Throughout the fifteenth century, the island suffered the incursions of pirates and Barbary privateers- in 1543-44 Khair ad Din, called Barbarossa, laid waste to the island, taking 4,000 prisoners in the process. In 1548 and 1552 Ischia was beset by his successor Dragut Rais. With the increasing rarity and diminishing severity of the piratical attacks later in the century and the construction of better defenses, the islanders began to venture out of the castle and it was then that the historic center of the town of Ischia was begun. Even so many inhabitants still ended up slaves to the pirates, the last known being taken in 1796.
During the 1647 revolution of Masaniello, there was an attempted rebellion against the feudal landowners.
With the extinction of the D'Avalos line in 1729, the island reverted to state property. In March, 1734 it was taken by the Bourbons and administered by a royal governor seated within the castle. The island participated in the short-lived Republic of Naples starting in March, 1799 but by April 3, Commodore Trowbridge- under the command of Lord Nelson had put down the revolt on Ischia as well as on neighboring Procida.

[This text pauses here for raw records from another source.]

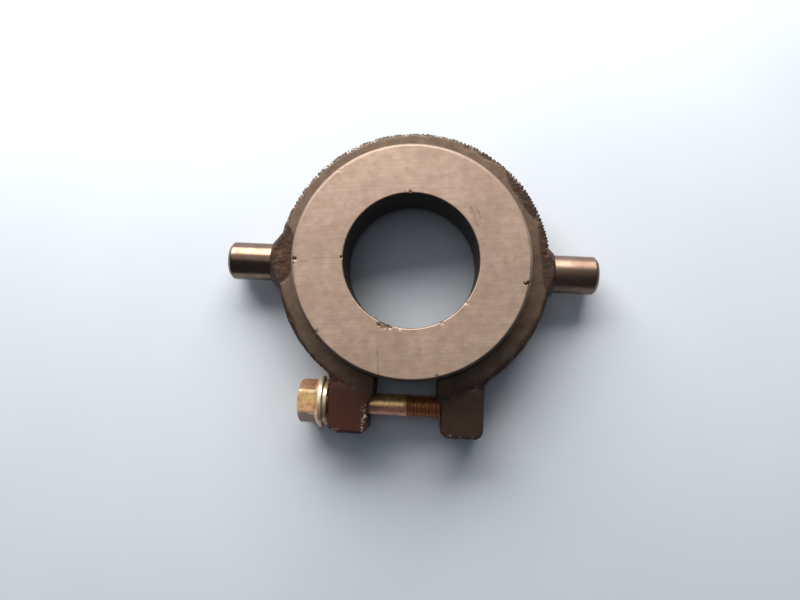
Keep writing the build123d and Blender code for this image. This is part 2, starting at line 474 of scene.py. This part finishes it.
def thrust_ring():
    outline = [
        (ring_bottom, bore_r + RING_BACK_EDGE),
        (ring_bottom + RING_BACK_EDGE, bore_r),
        (ring_top - RING_BORE_EDGE, bore_r),
        (ring_top, bore_r + RING_BORE_EDGE),
        (ring_top, ring_r - RING_FACE_EDGE),
        (ring_top - RING_FACE_EDGE, ring_r),
        (ring_bottom + RING_BACK_EDGE, ring_r),
        (ring_bottom, ring_r - RING_BACK_EDGE),
    ]
    outline = subdivided(soften(outline, 0.12, steps=3, closed=True), 0.45, closed=True)
    verts, faces = turned(outline, 900, about_z, closed=True)
    points, chipped = chip_edges(np.array(verts))
    obj = new_piece("wear_ring", points.tolist(), faces, "ring", ["thrust_ring"])
    radius = np.hypot(points[:, 0], points[:, 1])
    on_face = smoothstep(ring_top - 1.25, ring_top - 0.85, points[:, 2])
    in_bore = smoothstep(bore_r + 0.25, bore_r + 0.05, radius)
    on_chamfer = smoothstep(ring_r - RING_FACE_EDGE + 0.05, ring_r - RING_FACE_EDGE + 0.3, radius)
    shade_towards_lugs = smoothstep(10.0, -25.0, points[:, 1])
    # walls and bore take the dark side colour; the outer chamfer takes it as painted shade, strongest
    # towards -Y, away from the light
    store(obj, "side", np.maximum(1 - on_face, in_bore) + on_chamfer * on_face * (0.2 + 0.7 * shade_towards_lugs))
    store(obj, "chip", chipped)
    store(obj, "mark", face_marks(points) * on_face)
    paint(obj, lapped_carbon())


# place round the ring in degrees, which edge, size and depth in mm
CHIPS = [
    (-111, "bore", 1.6, 0.50),
    (-105, "bore", 0.9, 0.35),
    (-96, "bore", 0.6, 0.20),
    (-62, "bore", 0.6, 0.25),
    (-36, "bore", 0.6, 0.20),
    (180, "bore", 0.7, 0.35),
    (93, "bore", 0.5, 0.22),
    (97, "bore", 0.35, 0.12),
    (-178, "rim", 0.9, 0.32),
    (-176, "rim", 0.6, 0.12),
    (-9, "rim", 1.1, 0.45),
    (131, "rim", 0.5, 0.20),
    (-75, "rim", 0.5, 0.20),
    (-140, "rim", 0.7, 0.25),
]

# marks on the thrust face: start and end in mm from the bore's axis, width and darkness
MARKS = [
    ((-9.4, -28.4), (-8.6, -37.8), 0.22, 0.55),
    ((-37.2, -2.6), (-30.0, -0.6), 0.16, 0.55),
    ((-30.0, -0.6), (-23.0, -0.4), 0.14, 0.40),
    ((-36.4, -10.4), (-27.5, -8.6), 0.14, 0.40),
    ((-36.6, 1.2), (-25.0, 1.9), 0.12, 0.30),
    ((18.6, 17.9), (20.8, 12.2), 0.55, 0.45),
    ((20.1, 18.6), (21.9, 14.6), 0.35, 0.40),
    ((-30.0, 17.0), (-25.5, 20.2), 0.12, 0.30),
    ((26.0, -14.0), (33.5, -12.6), 0.12, 0.25),
    ((3.0, -30.5), (14.0, -28.6), 0.12, 0.25),
]


def face_marks(points):
    """How dark the scratches and smudges make each point of the face."""
    dark = np.zeros(len(points))
    broken = 0.55 + 0.6 * lattice_noise(points, 0.55, 7)
    for start, end, width, depth in MARKS:
        a, b = np.array(start), np.array(end)
        along = np.clip((points[:, :2] - a) @ (b - a) / ((b - a) @ (b - a)), 0, 1)
        away = np.linalg.norm(points[:, :2] - a - along[:, None] * (b - a), axis=1)
        dark = np.maximum(dark, depth * smoothstep(width * 1.6, width * 0.5, away) * np.clip(broken, 0, 1))
    return dark


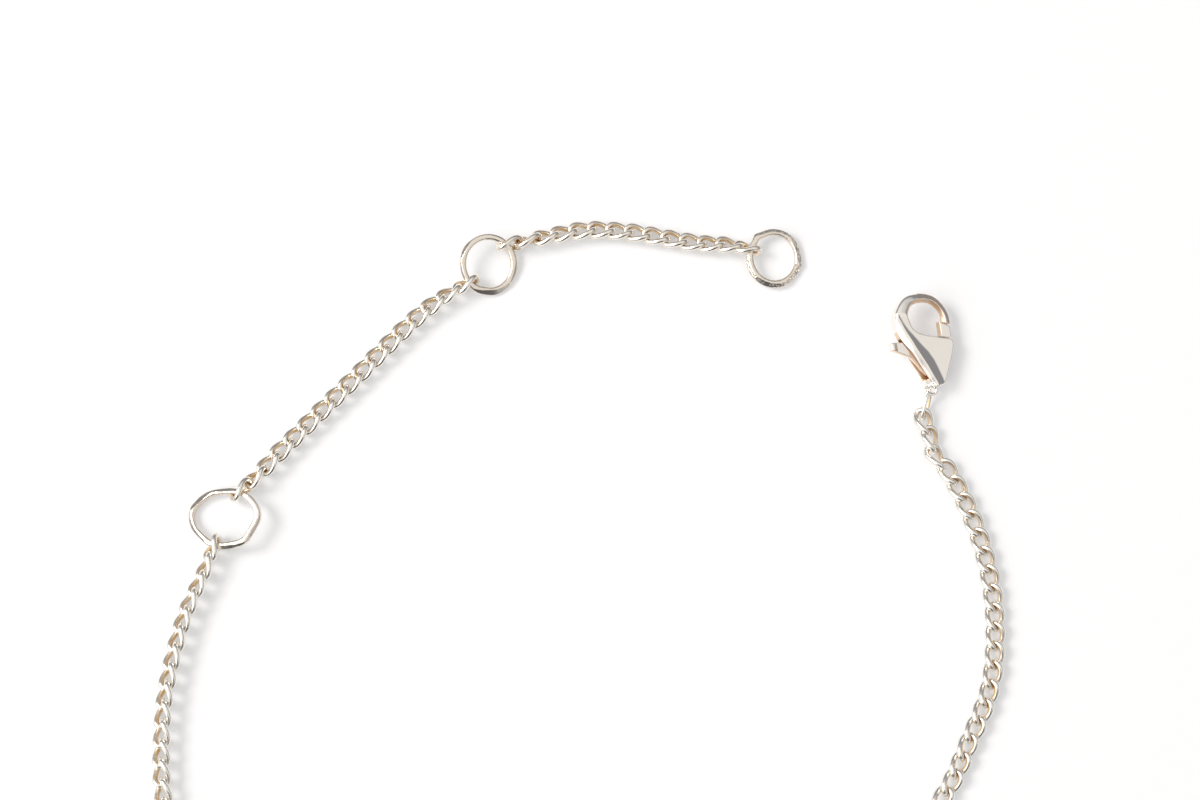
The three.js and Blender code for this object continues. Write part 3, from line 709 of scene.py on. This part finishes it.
# Where each run of chain lies: x, y, and how far a link rolls about its own length, in degrees.
outerRoute = [(12.5, 29.25, 45), (9.8, 29.45, 30), (7.0, 29.9, 30), (3.45, 30.46, 30), (0.35, 30.55, 30),
              (-3.0, 29.95, 50)]
innerRoute = [(-11.05, 25.05, 50), (-13.25, 23.45, 25), (-19.3, 17.4, 20), (-24.85, 11.75, 25),
              (-26.45, 9.98, 45)]
mainRoute = [(-31.0, 1.5, 55), (-32.4, -1.9, 45), (-33.7, -7.6, 45), (-33.985, -11.65, 40),
             (-33.75, -16.3, 35), (-32.6, -20.5, 30), (-29.5, -25.0, 25), (-23.5, -28.7, 20),
             (-14, -30.25, 20), (-2, -30.39, 20), (10, -28.6, 20), (19, -25.2, 20), (25.3, -21.0, 20),
             (29.4, -16.5, 20), (31.6, -12.05, 15), (33.35, -7.85, 10), (33.92, -3.45, 10), (33.6, 1.4, 10),
             (32.4, 5.85, 10), (30.4, 10.1, 15), (29.35, 11.35, 40), (28.97, 12.85, 40)]
reaches = {"ring": 0.31, "jump": 0.3}  # how far inside a ring's wire the end link's middle lies
routeSteps = 24  # steps between two places of a route


def heldAt(ring, angle, roll):
    spot = ringPoint(ring, holds[angle])
    return (spot.x, spot.y, roll)


def routeMesh(name, rows):
    path = smoothPath(rows, routeSteps)
    mesh = bpy.data.meshes.new(name)
    mesh.from_pydata([(x, y, 0) for x, y, roll in path], [(i, i + 1) for i in range(len(path) - 1)], [])
    lie = mesh.attributes.new("lie", "FLOAT_VECTOR", "POINT")
    for i, (x, y, roll) in enumerate(path):
        turn = math.radians(roll)
        lie.data[i].vector = (turn, restHeight(turn) + link["lift"], 0)
    length = sum(math.dist(a[:2], b[:2]) for a, b in zip(path, path[1:]))
    return mesh, length


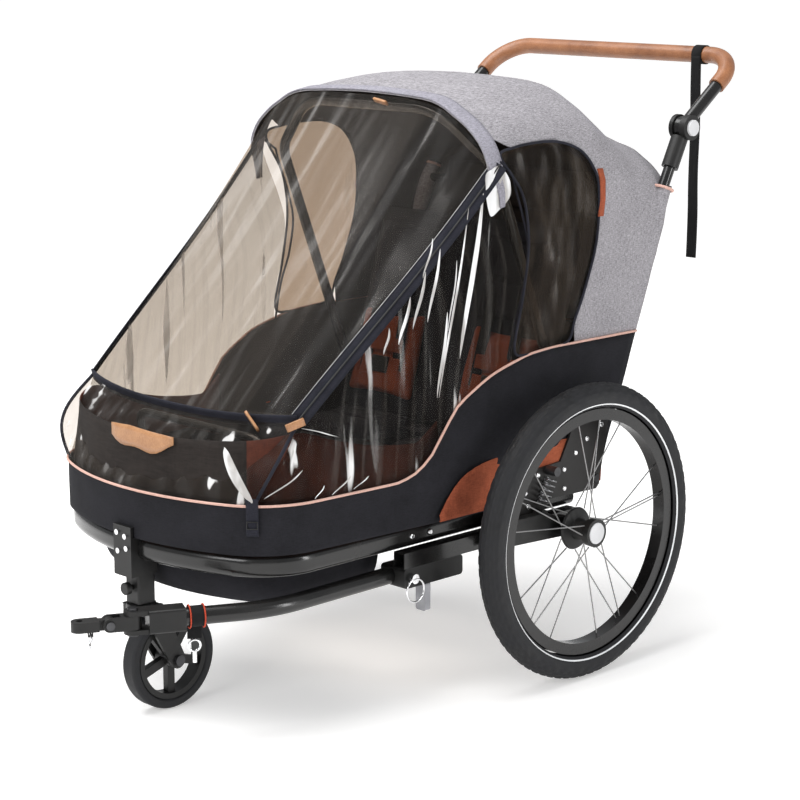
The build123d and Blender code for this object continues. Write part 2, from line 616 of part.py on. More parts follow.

By decree of the governor, many of the rebels were hung in a sqaure on Procida now called Piazza dei martiri (Square of the Martyrs). Among these was Francesco Buonocore who had received the island to administer from the French Championnet in Naples . On February 13, 1806, the island was occupied by the French and on the 24th was unsuccessfully attacked by the English.
In 1948, American author Truman Capote stayed in room number 3 in the Pensione Lustro in the town of Forio on the island. He wrote an essay about his stay there, which later appeared in Local Color, published in 1950 by Random House.
Ischia is also the principal city (pop.17,256) of the island, divided into Ischia Ponte and Ischia Porto. Its main industry is tourism.